Section 33 does: state it is a requirement that plans include total funding amounts, funding component amounts, and funding periods. The NDIA is required to group supports into funding components and release budgets in structured periods rather than making a full annual budget available upfront. It establishes that funding periods exist, that they have start and end dates, and that a defined portion of the overall plan budget is allocated to each period.

Section 33 does not: dictate what happens when a funding period is exhausted, what flexibility mechanisms apply, or how the NDIA is to respond when a participant's needs exceed the period allocation.

Section 45 & 45a do: introduce a formal claims and payments framework, requiring a valid claim to be lodged before a payment can be processed, and giving the CEO power to seek further information before approving a claim. Section 45A enforces funding period constraints at the payment level.
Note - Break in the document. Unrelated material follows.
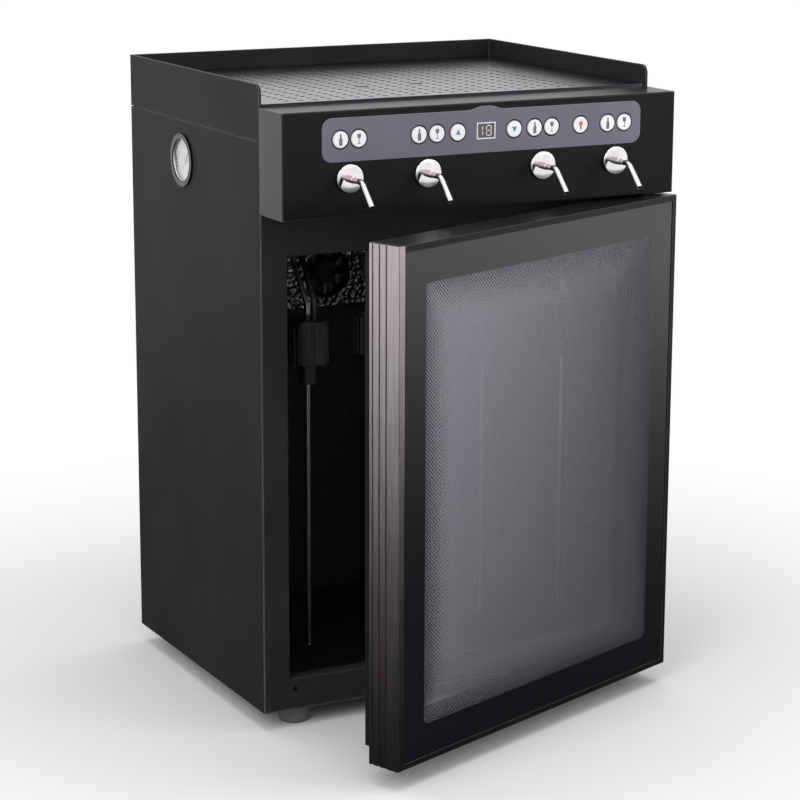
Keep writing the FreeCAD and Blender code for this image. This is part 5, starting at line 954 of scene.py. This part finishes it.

It is also the provision under which claims are rejected when a funding period has been exhausted.

Section 45 & 45a do not: contain explicit language that directly addresses what occurs when a period is exhausted due to circumstances beyond a participant's control - such as crisis, a change of situation that has not been processed, or issue of overspend caused by public holidays.

The legislative framework establishes clearly that funding periods exist and that claims will be rejected when a period's allocation is exhausted. What it does not address is the full range of real-world circumstances that cause a period to be exhausted for entirely legitimate and foreseeable reasons. The law creates a hard ceiling but provides almost no safety net.

The NDIA's own published FAQ on its website confirms some of what the legislation implies but introduces new ambiguity of its own:

“Claims submitted within a funding period where funds have been exhausted will be rejected. If there are unspent funds within a funding period, these funds will roll over into the next funding period. Yes, a provider can claim for services delivered in a previous funding period, as long as the dates of the invoice fall within the plan. The current funding period must have sufficient remaining or unspent funds rolled over from the previous period to cover the claim.”

In exceptional circumstances, the NDIA may bring forward a future funding period if there is an urgent need. This won't change the total amount of funding in the plan, so careful budgeting is still needed to ensure there's enough funding to meet support needs later in the plan. 

If a participant's situation has changed and they need more or different supports, they can contact the NDIA to request a change to their plan.  

It's important for participants to ask for help early, before funds run out. 

Source: NDIS website, Frequently asked questions about legislation | NDIS

 

Read carefully, this FAQ confirms two things that appear to contradict each other in practice. First, claims will be rejected when a period is exhausted — full stop, no exceptions stated. Second, a provider can claim for services from a previous period using the current period's funds, provided there are sufficient rolled-over funds available. The operative phrase is 'rolled-over funds.' This means the cross-period claim is only permissible where the previous period ended with a surplus, not a deficit. If a period was exhausted — which is the exact situation causing harm across the sector — the cross-period claim is not permitted under this guidance.

 

In plain terms: if a participant exhausted their Period 1 funding, no amount of Period 2 funding can be used to backpay for services delivered in Period 1. The FAQ confirms this, but the NDIA's own staff, complaints officers, and planners have been telling providers and coordinators the opposite — creating a sector-wide crisis of conflicting advice.

 

The FAQ also introduces the concept of 'over servicing' — defined as delivering services beyond the allocated budget for a given funding period with the expectation that the next period's allocation will cover the shortfall. This is explicitly flagged as problematic. Yet the guidance gives no direction on what a provider or participant is supposed to do when an exhausted period is the result of crisis, a change of circumstances, or the cumulative effect of public holidays reducing available support days.

 

NDIA FAQ — Definition of Over Servicing

Over servicing occurs when services are delivered beyond the allocated budget for a given funding period, with the expectation that the claim will be paid using the next funding period's allocation.

Source: NDIS, Frequently Asked Questions About Legislation, ndis.gov.au

 

The legislation and FAQ are silent on the distinction between over servicing through mismanagement and period exhaustion through legitimate, unavoidable circumstance. This silence is not a technicality. It is the policy failure at the heart of this crisis.